3,316 years ago (give or take a few years), something incredible happened to the Jewish people.  It was so incredible that we still celebrate it.  The celebration begins in a week and a half, on Tuesday night May 14th, and lasts for one or two days depending upon your tradition (here at Ramat Shalom we observe the celebration for one day).  We call the celebration “Shavuot” and it commemorates a pivotal moment in our history.  Tradition teaches us that in the Jewish year 2456, on the 6th of Sivan, Moses climbed Mt. Sinai and received the Torah from God.  It is at this moment that our ancestors received the stories, laws, and rituals that guide us to this very day.  Whether we believe that God literally gave the Torah to the Jewish people on 6 Sivan 2456 or not, there is no question that the Torah has been and remains the rock and the foundation of the Jewish people.  Whether it was written by God or written by authors who were divinely inspired does not matter.  What matters is that for centuries it has defined who we are and made us a holy community.

Some of us feel little to no connection with the Torah.  Our knowledge of it is limited to our own bar/bat mitzvah training.  The stories remain confusing and completely unrelated to our own lives.  Some of us have never read the Torah.  For us, it remains a mysterious book that is beyond reach.  Some of us know the stories well but have not taken the time to make a connection between the lessons they teach us and the issues we struggle with.  And there are those of us who read it, get it, live it and love it.

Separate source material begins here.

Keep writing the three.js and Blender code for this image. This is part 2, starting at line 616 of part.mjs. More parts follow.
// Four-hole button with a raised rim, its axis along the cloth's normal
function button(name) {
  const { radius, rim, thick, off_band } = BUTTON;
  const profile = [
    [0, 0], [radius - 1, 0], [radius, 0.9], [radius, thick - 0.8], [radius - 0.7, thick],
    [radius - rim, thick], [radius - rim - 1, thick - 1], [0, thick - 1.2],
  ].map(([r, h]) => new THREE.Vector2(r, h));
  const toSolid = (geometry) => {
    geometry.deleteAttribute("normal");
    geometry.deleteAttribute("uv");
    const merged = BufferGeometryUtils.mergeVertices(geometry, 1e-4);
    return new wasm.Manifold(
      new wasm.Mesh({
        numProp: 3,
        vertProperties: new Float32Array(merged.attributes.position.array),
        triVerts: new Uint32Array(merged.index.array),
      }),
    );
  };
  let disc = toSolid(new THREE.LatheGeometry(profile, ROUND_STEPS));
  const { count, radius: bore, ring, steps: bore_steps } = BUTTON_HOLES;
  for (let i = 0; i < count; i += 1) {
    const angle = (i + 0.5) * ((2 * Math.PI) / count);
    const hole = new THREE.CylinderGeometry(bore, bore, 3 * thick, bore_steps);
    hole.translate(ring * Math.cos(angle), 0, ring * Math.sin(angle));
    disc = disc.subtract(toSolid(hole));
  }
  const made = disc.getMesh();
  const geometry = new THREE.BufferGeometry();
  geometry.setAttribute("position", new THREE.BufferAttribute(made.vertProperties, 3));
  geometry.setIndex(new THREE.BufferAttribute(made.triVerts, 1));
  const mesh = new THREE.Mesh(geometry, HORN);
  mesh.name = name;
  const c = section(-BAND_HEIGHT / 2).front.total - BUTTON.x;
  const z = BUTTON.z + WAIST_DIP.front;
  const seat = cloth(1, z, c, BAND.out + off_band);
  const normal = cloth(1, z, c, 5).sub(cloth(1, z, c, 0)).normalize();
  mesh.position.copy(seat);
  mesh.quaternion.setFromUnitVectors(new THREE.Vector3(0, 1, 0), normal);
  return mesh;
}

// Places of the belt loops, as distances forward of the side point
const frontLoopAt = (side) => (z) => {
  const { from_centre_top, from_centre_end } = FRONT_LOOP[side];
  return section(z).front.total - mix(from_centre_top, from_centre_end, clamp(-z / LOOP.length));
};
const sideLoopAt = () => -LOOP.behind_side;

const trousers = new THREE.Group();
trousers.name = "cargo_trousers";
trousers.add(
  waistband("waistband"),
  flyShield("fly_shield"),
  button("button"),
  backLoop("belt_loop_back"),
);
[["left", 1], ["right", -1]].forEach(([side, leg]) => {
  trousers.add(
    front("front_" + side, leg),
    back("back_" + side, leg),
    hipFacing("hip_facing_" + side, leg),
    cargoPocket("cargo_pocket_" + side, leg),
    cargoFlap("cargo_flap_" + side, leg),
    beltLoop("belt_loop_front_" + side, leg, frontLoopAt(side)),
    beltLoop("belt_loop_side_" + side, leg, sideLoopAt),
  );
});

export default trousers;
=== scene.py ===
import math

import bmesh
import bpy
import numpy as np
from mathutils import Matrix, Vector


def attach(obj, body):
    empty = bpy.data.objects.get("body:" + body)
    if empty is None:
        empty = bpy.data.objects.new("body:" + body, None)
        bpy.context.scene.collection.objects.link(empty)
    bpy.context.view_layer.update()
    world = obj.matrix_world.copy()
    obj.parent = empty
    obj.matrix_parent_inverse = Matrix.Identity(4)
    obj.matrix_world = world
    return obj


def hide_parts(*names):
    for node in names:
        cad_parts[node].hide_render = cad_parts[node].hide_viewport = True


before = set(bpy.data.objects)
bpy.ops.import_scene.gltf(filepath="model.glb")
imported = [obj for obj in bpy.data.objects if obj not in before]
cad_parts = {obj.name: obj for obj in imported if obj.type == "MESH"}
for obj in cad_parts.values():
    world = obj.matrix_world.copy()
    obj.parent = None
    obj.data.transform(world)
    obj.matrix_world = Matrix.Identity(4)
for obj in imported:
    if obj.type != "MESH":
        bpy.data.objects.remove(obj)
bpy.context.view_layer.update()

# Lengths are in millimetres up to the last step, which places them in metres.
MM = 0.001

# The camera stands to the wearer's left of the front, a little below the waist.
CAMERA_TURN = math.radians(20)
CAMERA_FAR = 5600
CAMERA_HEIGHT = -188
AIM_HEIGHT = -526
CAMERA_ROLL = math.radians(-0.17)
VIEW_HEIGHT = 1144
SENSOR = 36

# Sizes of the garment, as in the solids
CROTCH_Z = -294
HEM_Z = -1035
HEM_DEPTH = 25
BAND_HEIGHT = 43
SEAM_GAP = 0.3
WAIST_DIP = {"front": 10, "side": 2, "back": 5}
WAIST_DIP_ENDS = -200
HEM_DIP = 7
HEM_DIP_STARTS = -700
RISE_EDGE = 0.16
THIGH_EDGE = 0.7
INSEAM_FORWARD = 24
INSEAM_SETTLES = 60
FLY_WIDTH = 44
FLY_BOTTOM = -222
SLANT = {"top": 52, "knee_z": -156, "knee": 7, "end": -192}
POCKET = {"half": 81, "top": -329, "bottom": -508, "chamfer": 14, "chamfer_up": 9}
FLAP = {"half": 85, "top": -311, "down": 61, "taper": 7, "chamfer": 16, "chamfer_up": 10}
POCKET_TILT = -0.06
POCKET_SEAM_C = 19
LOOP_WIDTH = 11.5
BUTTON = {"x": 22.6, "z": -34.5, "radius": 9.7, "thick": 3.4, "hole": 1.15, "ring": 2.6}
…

Every Shabbat, from my vantage point on the bimah, I watch as a mixed multitude of people take part in a Torah service.  It is usually pretty easy to pinpoint how people feel about the Torah by observing how they relate to the scroll when it is walked around the sanctuary.  Those who are comfortable with the Torah are often the first to approach it and use a siddur or a tallit to kiss the scroll.  Those who feel that the Torah is beyond their reach keep their distance or timidly touch the scroll.  Those who have yet to make a connection between the Torah and their own lives often let the Torah pass them by without touching it – yet they watch it closely.  And there are those who have no feelings whatsoever about the Torah – they are the ones who talk to others while the Torah processes around the sanctuary, paying no attention to the rituals going on around them.

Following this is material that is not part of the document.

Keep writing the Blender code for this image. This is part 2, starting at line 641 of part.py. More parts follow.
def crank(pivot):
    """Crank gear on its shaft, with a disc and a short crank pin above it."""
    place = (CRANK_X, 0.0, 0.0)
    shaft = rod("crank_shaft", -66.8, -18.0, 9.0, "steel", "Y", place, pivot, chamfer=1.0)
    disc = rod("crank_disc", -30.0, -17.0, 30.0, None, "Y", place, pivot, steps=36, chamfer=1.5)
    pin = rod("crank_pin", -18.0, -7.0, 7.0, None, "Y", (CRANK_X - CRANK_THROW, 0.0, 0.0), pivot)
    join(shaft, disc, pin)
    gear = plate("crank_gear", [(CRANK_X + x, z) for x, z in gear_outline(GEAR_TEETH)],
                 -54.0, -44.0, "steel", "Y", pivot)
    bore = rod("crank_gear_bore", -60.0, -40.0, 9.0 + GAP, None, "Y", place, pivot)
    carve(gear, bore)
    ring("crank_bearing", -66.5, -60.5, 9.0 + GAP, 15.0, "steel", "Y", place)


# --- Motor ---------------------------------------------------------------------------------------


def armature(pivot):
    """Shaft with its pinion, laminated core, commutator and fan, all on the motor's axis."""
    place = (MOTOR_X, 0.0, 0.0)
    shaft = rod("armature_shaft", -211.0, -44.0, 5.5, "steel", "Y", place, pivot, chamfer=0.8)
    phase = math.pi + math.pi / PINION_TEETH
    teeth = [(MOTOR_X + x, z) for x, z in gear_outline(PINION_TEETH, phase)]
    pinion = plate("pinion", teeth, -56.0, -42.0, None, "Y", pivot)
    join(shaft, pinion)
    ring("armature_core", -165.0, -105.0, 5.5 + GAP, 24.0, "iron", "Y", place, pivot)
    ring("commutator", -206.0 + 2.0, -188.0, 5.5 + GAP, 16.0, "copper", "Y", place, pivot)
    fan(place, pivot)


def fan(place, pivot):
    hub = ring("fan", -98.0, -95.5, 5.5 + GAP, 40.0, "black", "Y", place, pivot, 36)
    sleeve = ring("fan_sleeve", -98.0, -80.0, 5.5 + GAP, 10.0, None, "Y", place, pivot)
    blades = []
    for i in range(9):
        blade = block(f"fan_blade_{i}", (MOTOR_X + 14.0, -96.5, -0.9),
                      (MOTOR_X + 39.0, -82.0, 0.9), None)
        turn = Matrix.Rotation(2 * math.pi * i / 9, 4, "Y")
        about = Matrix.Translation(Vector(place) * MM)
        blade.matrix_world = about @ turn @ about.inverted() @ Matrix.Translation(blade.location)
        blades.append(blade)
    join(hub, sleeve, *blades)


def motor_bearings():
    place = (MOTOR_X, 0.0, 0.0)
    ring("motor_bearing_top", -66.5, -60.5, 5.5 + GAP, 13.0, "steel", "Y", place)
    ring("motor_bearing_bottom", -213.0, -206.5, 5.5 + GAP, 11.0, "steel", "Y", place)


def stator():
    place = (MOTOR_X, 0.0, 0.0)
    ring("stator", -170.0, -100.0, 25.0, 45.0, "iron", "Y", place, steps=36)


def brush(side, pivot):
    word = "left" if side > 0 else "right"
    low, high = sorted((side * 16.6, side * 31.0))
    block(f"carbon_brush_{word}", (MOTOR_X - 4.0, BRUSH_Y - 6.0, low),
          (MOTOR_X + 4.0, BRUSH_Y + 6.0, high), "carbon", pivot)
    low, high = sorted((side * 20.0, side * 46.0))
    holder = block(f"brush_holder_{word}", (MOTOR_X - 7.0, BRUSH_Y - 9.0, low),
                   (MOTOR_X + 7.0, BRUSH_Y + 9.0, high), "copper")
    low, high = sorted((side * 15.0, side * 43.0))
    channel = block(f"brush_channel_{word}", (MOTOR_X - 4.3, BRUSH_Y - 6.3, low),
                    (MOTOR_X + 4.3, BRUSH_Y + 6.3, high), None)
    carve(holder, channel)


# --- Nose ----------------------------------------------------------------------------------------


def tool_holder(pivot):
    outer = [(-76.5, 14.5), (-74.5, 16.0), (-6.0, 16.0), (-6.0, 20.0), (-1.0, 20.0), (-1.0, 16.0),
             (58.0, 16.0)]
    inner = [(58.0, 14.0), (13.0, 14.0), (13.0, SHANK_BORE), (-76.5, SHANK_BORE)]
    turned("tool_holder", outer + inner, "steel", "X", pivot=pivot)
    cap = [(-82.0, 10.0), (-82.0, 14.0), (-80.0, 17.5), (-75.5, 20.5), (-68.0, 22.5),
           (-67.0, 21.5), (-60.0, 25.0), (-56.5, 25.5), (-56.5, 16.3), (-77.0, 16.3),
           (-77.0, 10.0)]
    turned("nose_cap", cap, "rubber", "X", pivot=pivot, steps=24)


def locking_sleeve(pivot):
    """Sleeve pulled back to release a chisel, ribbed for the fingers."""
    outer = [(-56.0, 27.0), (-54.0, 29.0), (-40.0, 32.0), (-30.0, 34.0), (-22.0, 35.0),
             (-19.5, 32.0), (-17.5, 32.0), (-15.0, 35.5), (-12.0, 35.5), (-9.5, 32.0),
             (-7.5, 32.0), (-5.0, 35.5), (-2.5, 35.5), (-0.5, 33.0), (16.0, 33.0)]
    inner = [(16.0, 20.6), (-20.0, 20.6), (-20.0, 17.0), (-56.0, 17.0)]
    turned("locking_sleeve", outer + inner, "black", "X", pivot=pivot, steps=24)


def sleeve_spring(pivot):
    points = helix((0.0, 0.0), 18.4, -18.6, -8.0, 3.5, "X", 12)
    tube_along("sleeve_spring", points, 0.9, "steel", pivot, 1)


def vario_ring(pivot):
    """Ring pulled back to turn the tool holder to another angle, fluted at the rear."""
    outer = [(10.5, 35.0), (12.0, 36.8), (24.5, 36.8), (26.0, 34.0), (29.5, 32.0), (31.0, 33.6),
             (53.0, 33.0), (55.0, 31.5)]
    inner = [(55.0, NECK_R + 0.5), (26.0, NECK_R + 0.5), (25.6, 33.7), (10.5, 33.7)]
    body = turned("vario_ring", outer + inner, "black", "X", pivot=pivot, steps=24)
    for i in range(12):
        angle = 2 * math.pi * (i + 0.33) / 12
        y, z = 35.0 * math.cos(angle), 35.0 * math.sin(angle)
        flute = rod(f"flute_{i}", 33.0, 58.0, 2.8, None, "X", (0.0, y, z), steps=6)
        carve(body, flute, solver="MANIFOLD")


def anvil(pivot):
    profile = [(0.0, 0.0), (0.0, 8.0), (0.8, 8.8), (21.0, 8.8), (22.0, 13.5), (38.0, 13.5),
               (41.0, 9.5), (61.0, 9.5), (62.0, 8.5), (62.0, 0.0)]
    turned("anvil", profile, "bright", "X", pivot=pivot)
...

While it is interesting to watch people’s reactions to the scroll as it passes them by, what always fascinates me is that the scroll leaves the protective confines of the ark and the relative safety of the bimah (where I could quickly grab it if need be) and travels around the sanctuary – often in the sweaty, shaking hands of a pre-teen as s/he becomes a bar/bat mitzvah.  I have no fear as it travels into the congregation.  It always makes it back to the bimah to be read and put safely back into the ark.  In synagogues across the globe, this ritual of processing the Torah takes place over and over again.  The scrolls that are carried around are sacred, precious, holy.  Like our own scrolls, many are very old and delicate.  But this does not stop us from processing our Torah.  We do it because this is what Moses did as soon as he came down from Mt. Sinai on the very first Shavuot.  He brought the words of God to the people.

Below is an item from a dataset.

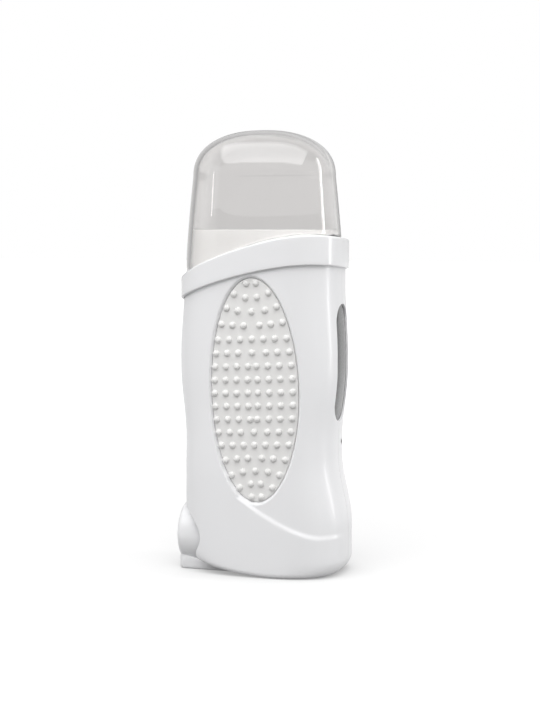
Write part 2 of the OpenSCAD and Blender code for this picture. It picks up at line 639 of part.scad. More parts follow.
fuse_d = 2.6;
fuse_len = 9;
fuse_tail = 3;            // bare wire at each end of the fuse
strap_w = 8;
fuse_x = -12;
fuse_z = plate_z + plate_h/2 - 9;
fuse_y = plate_back + fuse_d/2;
module thermal_fuse() color([0.75, 0.76, 0.7]) {
    translate([fuse_x, fuse_y, fuse_z - fuse_len/2]) cylinder(d = fuse_d, h = fuse_len);
    translate([fuse_x, fuse_y, fuse_z - fuse_len/2 - fuse_tail])
        cylinder(d = 0.8, h = fuse_len + 2*fuse_tail);
}
module fuse_strap() color(steel) translate([fuse_x, plate_back, fuse_z - 1.5])
    linear_extrude(3) difference() {
        union() {
            translate([0, fuse_d/2]) circle(d = fuse_d + 0.5);
            translate([-strap_w/2, 0]) square([strap_w, 0.25]);
        }
        translate([0, fuse_d/2]) circle(d = fuse_d + 0.02);
        translate([-5, -5]) square([10, 5]);
    }

// The lamp hangs halfway between the chamber and the window's lens.
lamp_x = (cell_side + side_x(lamp_y, lamp_z, lens_depth + lens_t))/2;
lamp_len = 10;
holder_wall = 0.4;
holder_arm_h = 8;
module indicator_lamp() color([0.95, 0.72, 0.5]) {
    translate([lamp_x, lamp_y, lamp_z - lamp_len/2]) {
        cylinder(d = lamp_d, h = lamp_len - lamp_d/2);
        translate([0, 0, lamp_len - lamp_d/2]) sphere(d = lamp_d);
    }
    for (s = [-1, 1]) translate([lamp_x, lamp_y + s*0.8, lamp_z - lamp_len/2 - 3])
        cylinder(d = 0.5, h = 3.2);
}
module lamp_holder() color(white) difference() {
    union() {
        translate([lamp_x, lamp_y, lamp_z - 9]) cylinder(d = lamp_d + 2*holder_wall, h = 6);
        translate([cell_side, lamp_y - 2 + seam, lamp_z - 11])
            cube([lamp_x - cell_side - 1.6, 4 - 2*seam, holder_arm_h]);
    }
    translate([lamp_x, lamp_y, lamp_z - lamp_len/2 - 1]) cylinder(d = lamp_d + 0.02, h = 9);
    translate([lamp_x, lamp_y, lamp_z - 12]) cylinder(d = 3, h = 9);
}

// ---- mains inlet ---------------------------------------------------------------------------
inlet_back = -drum_x + drum_len;
module inlet_housing() color(white) {
    difference() {
        union() {
            drum();
            translate([inlet_back - flange_t/2, flange_front, 8])
                cube([flange_t, flange_back - flange_front, 22]);
            foot();
        }
        translate([-drum_x - 1, 0, 0]) insert_shape(0.05, drum_len + 6);
    }
}
drum_round = 2.5;
module drum() translate([-drum_x, drum_y, drum_z]) rotate([0, 90, 0]) rotate_extrude($fn = 72)
    polygon(concat([[0, 0]], [for (a = [0:15:90]) [drum_r - drum_round + drum_round*sin(a),
        drum_round - drum_round*cos(a)]], [[drum_r, drum_len], [0, drum_len]]));
// The foot fills the space below the raised underside.
foot_front = drum_y - 12;
foot_back = 14;
foot_r = 3.2;
module foot() intersection() {
    translate([-drum_x, foot_front, 0]) union() {
        translate([foot_r, 0, 0]) cube([foot_len - foot_r, foot_back - foot_front, 6.5]);
        translate([0, foot_r, 0]) cube([foot_len, foot_back - foot_front - 2*foot_r, 6.5]);
        for (y = [foot_r, foot_back - foot_front - foot_r])
            translate([foot_r, y, 0]) cylinder(r = foot_r, h = 6.5);
    }
    rotate([90, 0, 0]) translate([0, 0, -50]) linear_extrude(100) polygon(concat(
        [[-drum_x - 1, 0]], [[foot_len - drum_x + 1, 0]],
        [for (k = [10:-1:0]) let(x = -drum_x + foot_len*k/10 + 1) [x - 1, rise_at(x) - seam]],
        [[-drum_x - 1, 6.5]]));
}
insert_w = socket_w + 3;
insert_h = socket_h + 3;
module insert_shape(grow, len) translate([0, drum_y, drum_z]) rotate([90, 0, 90])
    linear_extrude(len) slot_outline(insert_w + 2*grow, insert_h + 2*grow);
module slot_outline(w, h) {
    for (s = [-1, 1]) translate([s*(w - h)/2, 0]) circle(d = h);
    square([w - h, h], center = true);
}
module inlet_insert() color(dark) difference() {
    translate([-drum_x - 0.4, 0, 0]) insert_shape(0, drum_len + 0.4);
    translate([-drum_x - 1, drum_y, drum_z]) rotate([90, 0, 90]) linear_extrude(socket_depth + 1)
        slot_outline(socket_w, socket_h);
    for (s = [-1, 1]) translate([-drum_x, drum_y + s*pin_gap/2, drum_z]) rotate([0, 90, 0])
        cylinder(d = tail_d, h = big);
}
pin_back = inlet_back + 5;
module inlet_pins() color(brass) for (s = [-1, 1])
    translate([-drum_x + socket_depth - pin_len, drum_y + s*pin_gap/2, drum_z]) rotate([0, 90, 0]) {
        cylinder(d1 = pin_d - 1, d2 = pin_d, h = 1);
        translate([0, 0, 1]) cylinder(d = pin_d, h = pin_len - 1);
        translate([0, 0, pin_len - 1]) cylinder(d = tail_d, h = pin_back + drum_x - socket_depth + 1);
    }

// ---- leads -------------------------------------------------------------------------------
live_pin = [pin_back, drum_y - pin_gap/2, drum_z];
neutral_pin = [pin_back, drum_y + pin_gap/2, drum_z];
fuse_top = [fuse_x, fuse_y, fuse_z + fuse_len/2 + fuse_tail];
fuse_foot = [fuse_x, fuse_y, fuse_z - fuse_len/2 - fuse_tail];
live_route = [live_pin, live_pin + [3, 0, 0], [-4, -8, 22], [-5, -2, 28], [-8, 7, 29.5],
    [-15.5, 15.3, 28.5], [-23, 16, 29], [-27.4, 15.8, 32], [-28, 15.6, 40], [-26.4, 16.7, 52],
    [-26.4, 16.7, 70], [-28, 15.8, 80], [-28.4, 15.4, 92], [-26.5, 17, 102], [-23, 19, 109],
    [-19.5, 20, 113], [-15, 20.7, 114.5], fuse_top + [0, 0, 2.4], fuse_top];
neutral_route = [neutral_pin, neutral_pin + [4, 0, 0], [0, 4, 22], [10, 9, 28], [19, 13, 29],
    [26.5, 15.2, 30], [28.4, 15.2, 35], [28, 15.6, 42], [26.4, 16.7, 53], [26.4, 16.7, 68],
    [23.5, 18.9, 77], [18.5, plate_back + 1, 80], [ptc_w/2, plate_back + 1, 80]];
fuse_route = [fuse_foot, fuse_foot - [0, 0, 2], [fuse_x, plate_back + 1, plate_z + ptc_h/2 + 2],
    [fuse_x, plate_back + 1, plate_z + ptc_h/2]];
module live_lead() color([0.45, 0.3, 0.2]) lead(live_route, lead_d, [0, 0, 1], 3);
module neutral_lead() color([0.25, 0.35, 0.6]) lead(neutral_route, lead_d, [0, 0, 1], 3);
module fuse_lead() color([0.45, 0.3, 0.2]) lead(fuse_route, lead_d, [1, 0, 0], 3);

// The lamp's leads come down the front right corner; the resistor sits in one of them.
lamp_foot = [lamp_x, lamp_y, lamp_z - lamp_len/2 - 3];
resistor_at = [29.2, -14.3, 46];
resistor_end = [0, 0, 5];
tap = [-1.5, 0, tail_d/2 + 0.02];          // where a lamp lead meets the pin, from the pin's end
lamp_live_top = [lamp_foot + [0, -0.8, 0], lamp_foot - [0, 0.8, 3.5], [30.6, 3, 80],
    [30.2, -3, 74], [29.8, -10, 70], [29.2, -14, 64], resistor_at + resistor_end + [0, 0, 3],
    resistor_at + resistor_end];
lamp_live_low = [resistor_at - resistor_end, [29.2, -14.3, 38], [28.7, -14.3, 33],
    [24, -13, 28.5], [6, -9, 25.5], [-8, live_pin[1], 24.5], live_pin + tap + [0, 0, 3.5],
    live_pin + tap];
lamp_neutral = [lamp_foot + [0, 0.8, 0], lamp_foot + [0, 0.8, -3.5], [32.2, 4, 80],
    [31.6, -3, 75], [31.2, -9.5, 71.5], [30.6, -13.3, 66], [30.6, -13.3, 56], [30.6, -12.7, 46],
    [30.6, -12, 37], [30, -10.5, 31.5], [24, -6, 27.5], [8, -1, 25], [-7, neutral_pin[1], 24],
    neutral_pin + tap + [0, 0, 3.5], neutral_pin + tap];
module lamp_resistor() color([0.75, 0.65, 0.5]) translate(resistor_at) {
    translate([0, 0, -3]) cylinder(d = 2.2, h = 6);
    translate(-resistor_end) cylinder(d = 0.6, h = 10);
}
module lamp_leads() color([0.8, 0.8, 0.8])
    for (r = [lamp_live_top, lamp_live_low, lamp_neutral]) lead(r, 1, [1, 0, 0], 3);

// ---- screws ----------------------------------------------------------------------------
module shell_screws() color(steel) for (p = screw_places) translate([p[0], 0, p[1]])
    rotate([90, 0, 0]) difference() {
        union() {
            translate([0, 0, -screw_seat]) cylinder(d = screw_d, h = screw_seat + screw_reach - 1);
            translate([0, 0, -screw_seat - 1.8]) cylinder(d = head_d, h = 1.8);
        }
        for (a = [0, 90]) rotate([0, 0, a]) translate([-head_d/3, -0.4, -screw_seat - 3])
            cube([head_d/1.5, 0.8, 2]);
    }

// ---- cap ---------------------------------------------------------------------------------
cap_sides = 60;
cap_steps = [0.1, 0.5];                       // heights of the straight part, as shares
dome_steps = [0, 0.25, 0.46, 0.63, 0.77, 0.88, 0.95, 0.988];
module travel_cap() {
    function ring(z, a, b) = [for (i = [0:cap_sides - 1]) let(phi = 360*i/cap_sides,
        r = squircle(phi, a, b)) [r*cos(phi), r*sin(phi), z]];
    function foot_ring(inset) = [for (i = [0:cap_sides - 1]) let(phi = 360*i/cap_sides,
        z = top_z(phi) + rest_gap, r = squircle(phi, cap_half(z) - inset, cap_deep(z) - inset))
        [r*cos(phi), r*sin(phi), z]];
    straight = cap_dome_z - collar_z;
    outer = concat([for (s = cap_steps) let(z = collar_z + 1 + s*(straight - 1))
        ring(z, cap_half(z), cap_deep(z))],
        [for (s = dome_steps) let(z = cap_dome_z + s*(overall_h - cap_dome_z))
        ring(z, cap_half(z), cap_deep(z))]);
    inner = concat([for (s = cap_steps) let(z = collar_z + 1 + s*(straight - 1))
        ring(z, cap_half_in(z), cap_deep_in(z))],
        [for (s = dome_steps) let(z = cap_dome_z + s*(overall_h - cap_wall - cap_dome_z))
        ring(z, cap_half_in(z), cap_deep_in(z))]);
    m = len(inner);
    color(clear) ring_solid(concat([for (k = [m - 1:-1:0]) inner[k]], [foot_ring(cap_wall), foot_ring(0)],
        outer), [0, 0, overall_h - cap_wall], [0, 0, overall_h]);
}

front_shell();
rear_shell();
grip_pad();
trim_collar();
neck_ring();
cartridge_chamber();
cartridge_spring();
window_lens();
heat_plate();
heating_element();
insulation_sheet();
element_clip();
thermal_fuse();
fuse_strap();
indicator_lamp();
lamp_holder();
lamp_resistor();
inlet_housing();
inlet_insert();
inlet_pins();
live_lead();
neutral_lead();
fuse_lead();
lamp_leads();
shell_screws();
travel_cap();
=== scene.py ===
"""Roll-on wax heater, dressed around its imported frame. Metres, +Z up, the grip pad faces -Y.

The moulded pieces are lofted again here from the same sizes as the frame's solids, but with
close rings, rounded edges and fillets. The small pieces inside are the frame's own, with
their edges eased. Every finish is procedural.
"""

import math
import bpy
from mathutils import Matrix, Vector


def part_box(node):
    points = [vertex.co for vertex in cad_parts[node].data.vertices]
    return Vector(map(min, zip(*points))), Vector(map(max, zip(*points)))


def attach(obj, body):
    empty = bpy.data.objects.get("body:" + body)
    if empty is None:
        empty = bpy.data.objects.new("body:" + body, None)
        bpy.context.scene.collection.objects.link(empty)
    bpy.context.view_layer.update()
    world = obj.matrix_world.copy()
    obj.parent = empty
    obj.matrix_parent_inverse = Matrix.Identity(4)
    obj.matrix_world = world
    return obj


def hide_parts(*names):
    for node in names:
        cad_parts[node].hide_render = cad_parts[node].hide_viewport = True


bl_info = {
    "name": "Roll-on wax heater",
    "version": (1, 0, 0),
    "blender": (4, 5, 0),
    "location": "3D View > Sidebar > Heater",
    "description": "Builds the shells, pad, collar, cap and inlet of a roll-on wax heater",
    "category": "Add Mesh",
}

import bmesh
import bpy
import numpy as np
from bpy.props import FloatProperty, FloatVectorProperty, IntProperty, PointerProperty
from mathutils import Vector

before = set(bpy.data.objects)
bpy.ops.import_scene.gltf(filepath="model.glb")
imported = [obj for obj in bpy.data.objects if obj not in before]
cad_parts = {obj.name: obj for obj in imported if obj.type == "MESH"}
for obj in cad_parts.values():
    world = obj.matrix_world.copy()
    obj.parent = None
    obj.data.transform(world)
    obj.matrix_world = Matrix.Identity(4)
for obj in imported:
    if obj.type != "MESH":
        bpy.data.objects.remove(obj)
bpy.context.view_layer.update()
cap_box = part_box("travel_cap")

SEAM = 0.00015            # gap between pieces that meet
LIP_W = 0.0009            # how far the chamber's lip stands out from its wall
SLEEVE_R = 0.0037         # radius of the pillars that the screw heads sink into
SCREW_BORE = 0.00255      # radius of the holes that the screw heads go in by
RISE_FADE = 0.030         # height where the rise of the underside has faded out
DOME_POWER = 2.3          # roundness of the cap's dome, where 2 is an ellipse
PLASTIC_IOR = 1.49


# ---- sizes that a user would change ------------------------------------------------------

def length(name, default, description):
    """A size in metres, shown in the scene's own unit."""
    return FloatProperty(name=name, description=description, default=default, min=0.0,
                         precision=4, unit="LENGTH")


def place(name, default, description):
    """A coordinate in metres, which may be negative."""
    return FloatProperty(name=name, description=description, default=default, precision=4,
                         unit="LENGTH")


def share(name, default, description):
    """A number from 0 to 1."""
    return FloatProperty(name=name, description=description, default=default, min=0.0, max=1.0,
                         subtype="FACTOR")


def tint(name, default, description):
    """A linear colour."""
    return FloatVectorProperty(name=name, description=description, default=default, size=3,
                               min=0.0, max=1.0, subtype="COLOR")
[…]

The Torah was not created to be kept away from us.  It was created for us.  It is there to read, study, question, challenge, learn from….It belongs to us – each of us – equally.  It belongs to the person who rushes to kiss it when it is carried around the sanctuary.  It belongs to the person who is afraid to kiss it.  And it even belongs to the person who lets the Torah pass by without doing anything.  The Torah belongs to the people.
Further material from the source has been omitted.